The 2008 Global Financial Crisis: Looking Back International Journal of Political Economy

International Journal of Political Economy

The Global Financial Crisis of 2008, precipitated by the subprime crisis in the US mortgage market in 2007-2008 and then followed by a Great Recession of 2008-2009, remains to many economic analysts the deepest and most profound crisis that afflicted the world economy since the Great Depression of the 1930s.

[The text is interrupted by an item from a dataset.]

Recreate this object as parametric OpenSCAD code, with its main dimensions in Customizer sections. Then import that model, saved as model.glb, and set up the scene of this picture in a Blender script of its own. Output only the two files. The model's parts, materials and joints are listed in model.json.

The International Journal of Political Economy was at the forefront in publishing innovative research work on the financial crisis. To mainstream economists steeped in theories of general equilibrium, such a global financial collapse could not even exist in their highly abstract and unrealistic models of the economy. For this reason, most of the truly ground-breaking research was being produced almost exclusively by non-mainstream political economists during that whole turbulent period of the world economy. On the tenth anniversary of the crisis symbolized by the dramatic collapse of Lehmann Brothers in September of 2008, we have decided to make available online a virtual special issue that provides a sample of the large amount of solid pioneering research that was published in our journal during the five-year period from 2008 and 2013, as the crisis unfolded and spread from its US epicenter.

We begin with an important article by Jan Kregel published right at the beginning of 2008 as the subprime crisis had previously unfolded and now was slowly being revealed to researchers. It is then followed by the meticulous research on the anatomy of the US financial crisis and policy responses offered by the highly-cited two-part article by Thomas Ferguson and Robert Johnson. From its original “Minsky moment” of 2007-2008, it transformed itself into a “Keynes moment” as the crisis in the financial sector and its contagion eventually impacted on the macro economy. In response, this crisis necessitated innovative policy responses to the macroeconomic shock demanding significant fiscal and monetary policy stimuli that differed completely from the conventional neoliberal policy orthodoxy of the previous era of the “great moderation”. The previous era in most advanced Western economies had been associated with an evolution towards a hyper globalized, financialized, and highly deregulated international economy characterized by an extremely skewed distribution of income and wealth. As the global financial crisis ravaged the financial sector and then the real economy and as the public bailouts multiplied worldwide, by 2010 the financial drain on governments also triggered a sovereign debt crisis in the Eurozone, as analyzed by economists such as Alain Parguez who points to implications of the structural design of the European Economic and Monetary Union.  Out of the 15 articles being made available, we also have a multitude of important research inspired especially by the models of the financial sector first developed by Hyman Minsky.

It is with great pleasure that we present this selection of papers to our readers to understand what were the causes and structural features of the crisis, as well as its policy consequences. Reading these articles today can offer some important insights to historians of economics and, more broadly, to students of political economy. Also it offers many valuable lessons for present-day policy makers whose short memories seem sometimes to prevent them from learning from the past, thereby repeating some of the same policy mistakes nowadays that were partly responsible for generating and propagating the financial crisis worldwide.